This essay originally appeared in our monthly newsletter for The Mom Hour podcast. To get our emails, subscribe here. –Sarah
This morning on my walk there were Christmas trees on the curb. Leaning and jutting haphazardly at the end of each driveway like fallen tributes to the holiday behind us, they presented an unexpected obstacle course for the joggers and bikers and carpool kids, who were up early for the first time in weeks and outfitted with new clothes and new resolve (if not yet totally awake).
Our tree is out there too. Like so many of you, we spent yesterday boxing up ornaments, swapping out wreaths, and sweeping up pine needles. And, like so many of you, I loved it. I love the freshness of an undecorated mantel. I love the clean slate that the clearing of Christmas offers. And I love (love) the first back-to-real-life Monday of a new year.
But as I made my way through the neighborhood I found myself feeling a little sad about the trees. Not sad, exactly, but caught up in the collective story they tell about the holiday season and its unceremonious end. Every scraggly fir on the curb was, only days ago, the centerpiece of a wild and raucous morning, or the altar for a solemn holy night, or somebody’s favorite backdrop for bedtime stories. Every tree had been purchased and put up and lit and decorated and admired and Instagrammed and watered and posed next to until, on the first weekend of a new year, the whole process reversed itself like a boomerang loop until what had been an object of much admiration was now an article of green waste awaiting pickup.

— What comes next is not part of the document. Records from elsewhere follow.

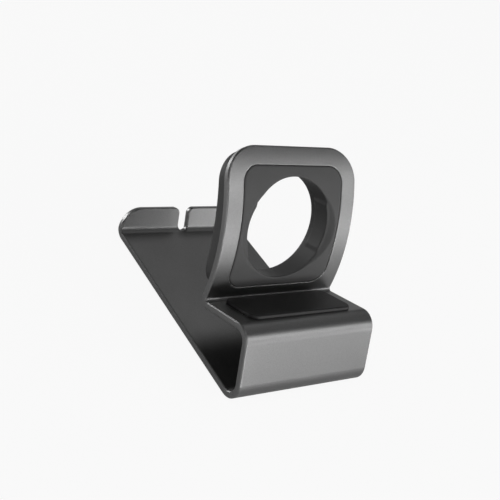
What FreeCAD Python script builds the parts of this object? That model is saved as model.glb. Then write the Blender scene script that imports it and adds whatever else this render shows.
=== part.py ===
import FreeCAD, Part
import math
import os

# Smartwatch charging dock.
# One strip of aluminium is folded into a base, a front wall, a sloping shelf and a curved
# back rest. A soft moulded cradle sits in a window of the back rest and grips a round
# magnetic charger. A soft pad lies on the shelf and another one under the base.
# Millimetres. X is the width, +Y points to the rear, +Z up.
# The origin is on the table, below the middle of the whole dock.

# Folded strip
strip_width = 45.0
strip_thickness = 2.0
edge_break = 0.3

lip_length = 5.6
lip_lean = 21.6
lip_bend_radius = 2.2
lip_corner_radius = 7.4

base_length = 65.4

front_bend_radius = 3.0
front_wall_length = 11.3
front_wall_lean = 21.6

shelf_bend_radius = 2.8
shelf_length = 14.4
shelf_fall = 20.6

valley_bend_radius = 0.8

back_face_radius = 53.6
back_face_length = 42.8
back_corner_radius = 9.6

# Cable slot in the rear lip
slot_width = 3.3
slot_mouth_radius = 2.0
slot_depth_in_bend = 1.9

# Window of the back rest
window_width = 34.6
window_height = 34.2
window_corner_radius = 4.6
window_foot_gap = 2.7
window_edge_break = 0.12

# Charger cradle: the plug that fills the window
cradle_window_gap = 0.1
plug_edge_rounding = 0.35

# Charger cradle: the bore, which leans down a little, and its two grip pads
charger_diameter = 27.9
grip_squeeze = 0.05
bore_clearance = 0.45
bore_tilt = 1.9
grip_half_angle = 27.0
grip_ramp_angle = 4.5
grip_length = 5.5

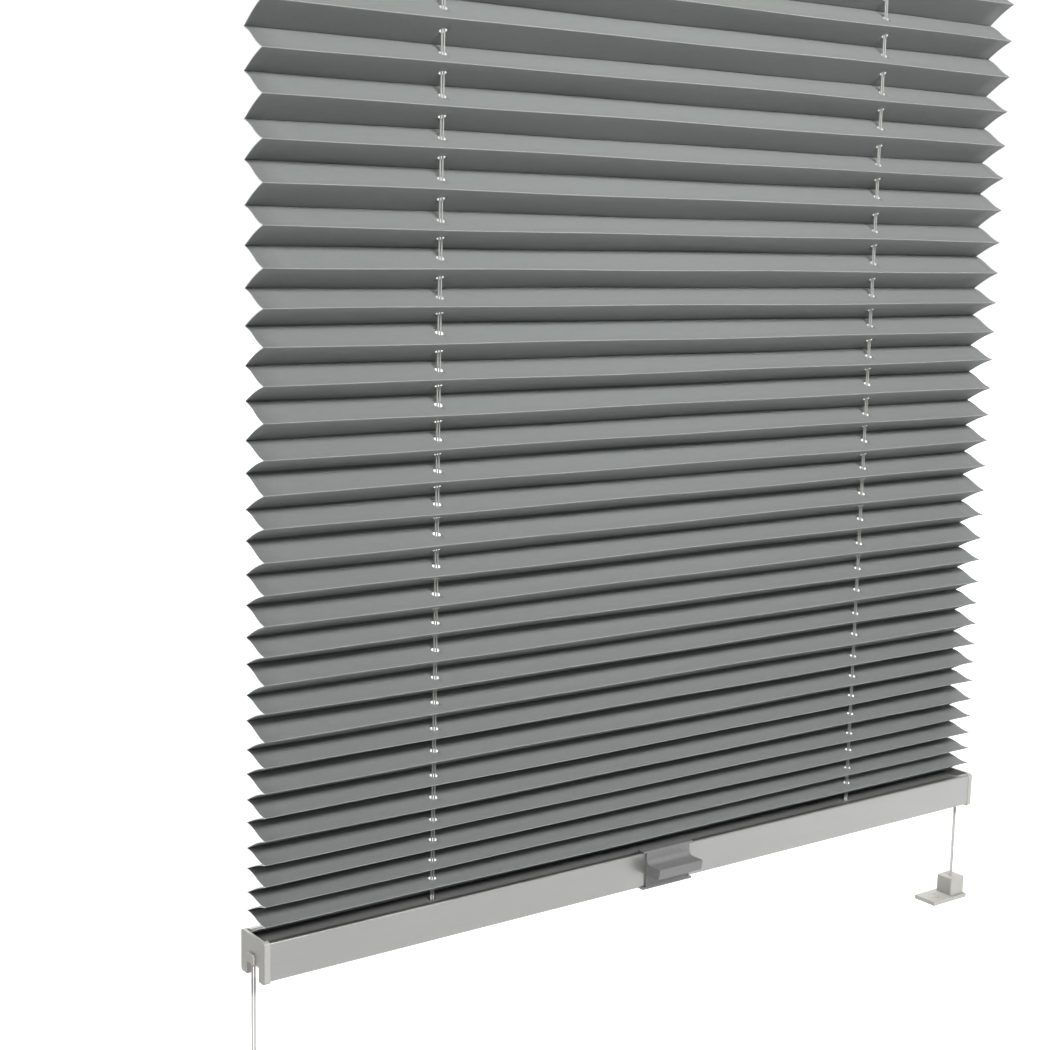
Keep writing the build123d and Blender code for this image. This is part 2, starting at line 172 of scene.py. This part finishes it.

My tendency is to draw clear boundaries around things: time, space, even relationships. And there’s no question that today, Monday, is a natural boundary between twinkle-lit boozy cheese-filled days of excess and whatever the total opposite of that is. Today’s the real start. So for me, the boundary-lover, it’s tempting to have every last decoration put away and look only forward on the calendar (so much to look forward to!) as I start my week, my month, my year.
Not only that, but I’m likely to be either self-critical or self-congratulatory depending on just how thoroughly the existence of Christmas has been erased by the first Monday of the year, and anything less than a complete home/life/mental state transformation feels like a missed opportunity at best, a personal failing at worst. 100% = A+. A handful of lingering holiday objects in a couple of sensible piles = a solid B. Pine needles everywhere, a few Christmas card envelopes with addresses I meant to track down still unsent, and suitcases still unpacked = Needs Improvement.
The trees on the curb made me wonder, though, if there might be some rich and wonderful reasons to let the holiday season wind down a little more gradually this week rather than slamming the door in its bloated face. I wonder if I might use the natural energy and clear mind of a fresh new year to acknowledge the season that just passed, and put it to rest with a little more love and care than I showed my Spode mugs yesterday when I wrapped them messily in dishrags and marched them up to the attic in a plastic bin. I wonder if, like the face of Janus who looks both forward and backward at the threshold of a new year, I might have an even happier start to 2020 by lingering just a little in the sweetest final days of 2019.
It’s unlike me. Really unlike me. But that’s one of the cool parts of a fresh start, isn’t it? Reinvention is no big thing in January. So here are some very small ways I might allow the holidays to linger as I go into the Mondayest of Mondays. Maybe you’ll join me by doing just one of these this week? You’ll have to let me know.
Look over our family photos from the holidays. Edit a few. Maybe make a photo book. Send a text to my MIL letting her know how much the kids enjoyed her gifts, chosen and wrapped and shipped from so far away. Flip through the holiday picture books still on the end table, appreciating how much I love getting them out every year. Sit with the sadness that comes with little kids getting big. Wear my buffalo plaid leggings one more time. Light a candle smelling of cedar, and acknowledge that there’s no reason to rush to spring scents; the winter season has only just begun. Address those last few cards and feel good about it, not guilty (who doesn’t love fun mail in January?). Have my afternoon coffee in a festive mug. Drive home in the dark and notice the exterior lights that are still up, and the giant snowman with a “Let It Snow” sign in a neighbor’s yard. Listen to this song one more time.
Tomorrow the truck from waste management will take away the trees on the curb. But today I’m choosing to see them as a lingering gift from a season that mattered, and not as trash at all.